Business owners should be very wary of the courts. Many divorce attorneys, family law commissioners and judges can also fail to appreciate business needs and processes. After all, it is often not their area of expertise.
- Provision for the Appointment of a Business Monitor
Monitors may be appointed to oversee business activities. The designated monitor’s supervision may be specifically defined, e.g. the monitor must approve all expenses over $5,000 or approve any action not in the “ordinary course of business,” such as business expansion or research and development initiatives. The monitor may just report on activities. The scope of appointment should be defined.
Keeping the Business as Separate Property:
In the event that the business owner spouse wants to keep her business as separate property, care must be taken to keep it separate. The trusted advisor must discuss the fact that commingling of separate and community assets must be avoided. A common trap is when the community or non-shareholder spouse’s separate property guarantees a business debt.
This can, depending on the facts of the case, lead to allegations of a change in the separate character. Acknowledgement of the separate character of the business should be captured in a prenuptial agreement or other marital agreement.

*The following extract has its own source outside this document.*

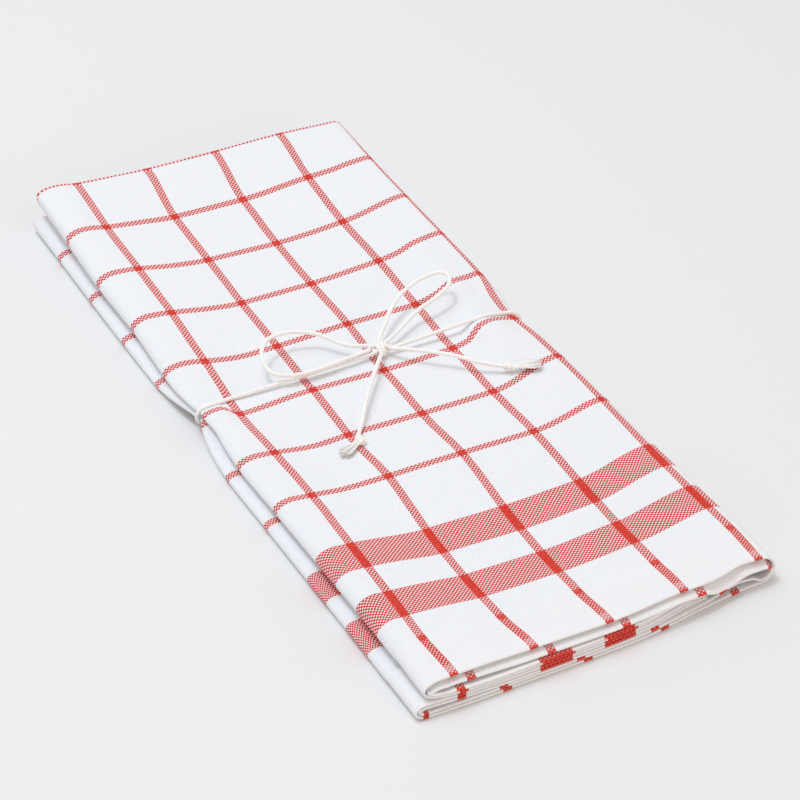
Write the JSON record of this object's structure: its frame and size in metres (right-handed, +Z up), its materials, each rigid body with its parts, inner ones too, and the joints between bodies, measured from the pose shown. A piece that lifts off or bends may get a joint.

Other Business/Divorce Planning Strategies:
The following are some excellent planning strategies to limit business disruption during a divorce:
- Include divorce planning provisions in premarital, marital and business documents, e.g. shareholder agreements.
- Obtain the signature of every non-active spouse in business agreements which might have an impact on divorce.
- Keep good records.
- Provide complete information when requested.
- Demonstrate a willingness to provide information.
- Be realistic in valuing personal property on any written document.
- Appoint, by the court or by agreement, an independent discovery master to keep discovery reasonable and contained.
- Address discovery proceedings in marital agreements, i.e. pre or postnuptial and separation agreements.
- Appoint a single representative in the company as a go-to person, not the divorcing party, for the business.